Okay, I couldn't help myself. I looked up the KBA, one of the few gas operated cannons I know of, and chamber pressures for it were 60,000 on the high side, and 50,000 on the low side. Barrel length was 114 inches. So yea, it's no wonder that steel cases work with it! With a barrel that long, you can delay extraction until the pressures have dropped. Add to that, the cases are huge, meaning very beefy rims and extractors. So you can extract at ideal pressures, plus you've got a very strong rim. That means you can use whatever force is necessary to extract, and have no chance of case head separation.
Barrel length alone is not what drives rough cycling, it is the gas port location relative to the chamber and the muzzle.

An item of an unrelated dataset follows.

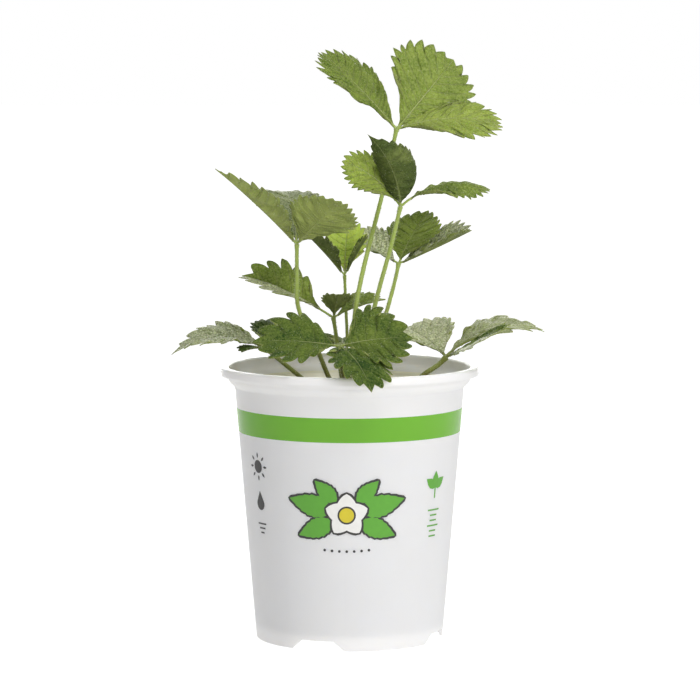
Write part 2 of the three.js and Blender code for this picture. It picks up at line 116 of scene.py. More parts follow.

16 AR barrel with mid-length gas system vs AR 16 inch with carbine length gas systems? Or, a 16" barrel with a pistol length gas system? Which is going to be rougher on the cases?
Again, the physics involved in cannons, even the gas operated ones, are so far removed from the AR15 that it's not even worth bringing into this discussion. And again, your willful ignorance of the issues surrounding this discussion are making it very difficult.
You know just stating over and over the cannon are not like any other gun doesn't make it so.
How about you explain why they are different.
What physical principle is different?
What chemical difference in the propellant makes them different?
Which one of the laws of thermodynamics change because the hole in the barrel is bigger than 1/2 inch?
Then explain how General Electric, made a 1860 black powder design shoot 20mm x 102, then with very little development turned around and made it shoot 7.62mm NATO, then again in a short time made it shoot 30mm x 173, then 5.56mm x 45 and then 25mm x 137. All of these worked almost flawlessly out of the box with very little development after the M61A1 was perfected.
Your ignorance is becoming tiresome.